Chapter Challenges Permits for Huge Power Plant Water Withdrawals from Hudson River Estuary

The Sierra Club and the Hudson River Fisherman’s Association (HRFA) filed suit last week challenging a water withdrawal permit issued by the NYS Department of Environmental Conservation (DEC) to Con Ed’s East River electric generating station to take over 373 million gallons of water per day from the East River in the Hudson River estuary for its antiquated once-through cooling system. These enormous withdrawals do tremendous damage to aquatic life in the estuary and the entire Hudson River watershed.

The Article 78 petition filed in New York County Supreme Court on March 23, 2015, Sierra Club v. Martens, Index No. 100524-2015, is the second suit the groups have filed challenging a permit issued by the DEC to take water from the East River. In 2013, Sierra Club and HRFA filed suit in Queens County Supreme Court challenging the issuance of a permit to the Ravenswood Generating Station to take over 1.5 billion gallons per day from the East River for its once-through cooling system. The DEC has also issued permits to take water from the East River to U.S. Power’s Astoria generating station in Queens for over 1.4 billion gallons per day and to the Brooklyn Navy Yard facility in Brooklyn for 72 million gallons per day. The combined withdrawals DEC has permitted from the East River for these four power plants is almost 3.5 billion gallons per day.

The permit issued to the Ravenswood facility was the first permit issued under New York’s new water withdrawal permitting law and regulations. All four East River permits are among the first 25 permits issued by the DEC under the new permitting program. Ultimately, over 1,000 permits will be issued to non-public water users under the new law. The new law requires that persons withdrawing 100,000 gallons or more per day from the waters of New York obtain a water withdrawal permit. Previously, permits were required only for public water supply systems.
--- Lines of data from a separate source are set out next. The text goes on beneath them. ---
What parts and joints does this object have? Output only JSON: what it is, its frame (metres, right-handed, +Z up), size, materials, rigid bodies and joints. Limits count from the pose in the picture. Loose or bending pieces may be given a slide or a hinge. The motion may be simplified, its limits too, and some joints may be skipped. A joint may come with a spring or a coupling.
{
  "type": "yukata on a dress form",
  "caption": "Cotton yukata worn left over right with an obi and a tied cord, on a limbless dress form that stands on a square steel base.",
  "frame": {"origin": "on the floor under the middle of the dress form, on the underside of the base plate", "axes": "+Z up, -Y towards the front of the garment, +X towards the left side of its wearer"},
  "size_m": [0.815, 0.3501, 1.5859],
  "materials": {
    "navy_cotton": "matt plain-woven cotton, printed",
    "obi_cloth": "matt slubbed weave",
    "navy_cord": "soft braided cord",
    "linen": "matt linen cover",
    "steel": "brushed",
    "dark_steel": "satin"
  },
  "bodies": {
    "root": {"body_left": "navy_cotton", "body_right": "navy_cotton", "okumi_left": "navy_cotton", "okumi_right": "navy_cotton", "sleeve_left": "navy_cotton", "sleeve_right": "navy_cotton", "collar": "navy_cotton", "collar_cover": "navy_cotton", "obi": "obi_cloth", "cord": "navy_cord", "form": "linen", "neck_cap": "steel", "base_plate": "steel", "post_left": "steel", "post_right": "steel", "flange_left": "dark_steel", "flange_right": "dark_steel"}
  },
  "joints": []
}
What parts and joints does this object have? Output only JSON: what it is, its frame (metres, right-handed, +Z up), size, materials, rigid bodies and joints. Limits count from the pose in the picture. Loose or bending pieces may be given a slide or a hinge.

Both lawsuits claim that an environmental impact review should have been conducted by the DEC pursuant to SEQRA and the Waterfront Revitalization and Coastal Resources Act prior to issuance of a permit. The suits also claim that the conditions in the permit fail to meet the water conservation requirements of the new law, and that DEC’s failure to impose permit conditions to protect aquatic life in the East River violates the department’s public trust obligations. On October 1, 2014, Justice Robert McDonald denied the Sierra Club and HRFA petition. They are appealing that decision.

On April 1, just after the suit challenging the Con Ed permit was filed, the DEC released its Draft Hudson River Estuary Action Agenda 2015-2020 calling for measures at the four East River power plants to reduce fish kills. Target 4 of the draft agenda calls for the reduction of fish kills at the “four remaining steam electric power plants that use once-through cooling systems” in the estuary. In spite of this goal, DEC pushed these plants to the head of the line for water withdrawal permits without requiring any new measures to protect marine biodiversity.
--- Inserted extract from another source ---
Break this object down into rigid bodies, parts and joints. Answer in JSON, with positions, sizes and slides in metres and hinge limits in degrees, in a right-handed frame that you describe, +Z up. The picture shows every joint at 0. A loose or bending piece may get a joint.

“Although the East River is in an estuary, and water from it is not potable, the River is a major fish migration route and the enormous withdrawals by these generating stations for their once-through cooling systems do tremendous damage to aquatic life in the estuary and the entire Hudson River watershed. DEC is allowing these huge withdrawals despite the special protections granted to the estuary by the state legislature,” Gil Hawkins, president of the Hudson River Fishermen’s Association observed.

In 2011, the Sierra Club released a report, Giant Fish Blenders: How Power Plants Kill Fish & Damage Our Waterways (And What Can Be Done to Stop Them), as part of a campaign to end the devastating impacts large water withdrawals can have upon aquatic ecosystems. The report points out that the Hudson River is one of the most biodiverse temperate estuaries on the planet, and that fish kills from the power plants in Hudson River estuary damage the entire spectrum of wildlife in the river’s aquatic ecosystems at all life stages.

“The damage to the harbor estuary caused by the vast power plant fish kills must be minimized before permits to withdraw from the East River are issued,” Hawkins said. “Surely the water conservation requirements of the new law mandate closed-cycle cooling systems at these power plants. Our association has worked for many years to protect the Hudson River watershed, of which the East River is an integral part, from pollution and fish kills. New York’s new water withdrawal permitting requirements must be implemented responsibly or great harm may be done to the entire Hudson River system.”

“The DEC needs to establish adequate water conservation requirements and conduct an environmental review for each water withdrawal permit application in order to fulfill the objectives of the new 2011 permitting law, which are to promote water conservation, ecological health and equity among all users,”said Roger Downs, conservation program manager of the Atlantic Chapter of  the Sierra Club. “The DEC’s failure to do so sets a terrible precedent for the handling of subsequent withdrawal permit applications.”

“For the DEC to pass on water withdrawal permits to existing water users with no scrutiny of their impacts on other users and the environment may have devastating consequences as we enter an era of increasing water supply uncertainty,” said Irene Van Slyke of Brooklyn, the lead volunteer on the suits. “The impacts of the withdrawals must be considered and mitigation measures required before permits are granted.”

Petitioners are represented by attorneys Richard J. Lippes and Rachel Treichler.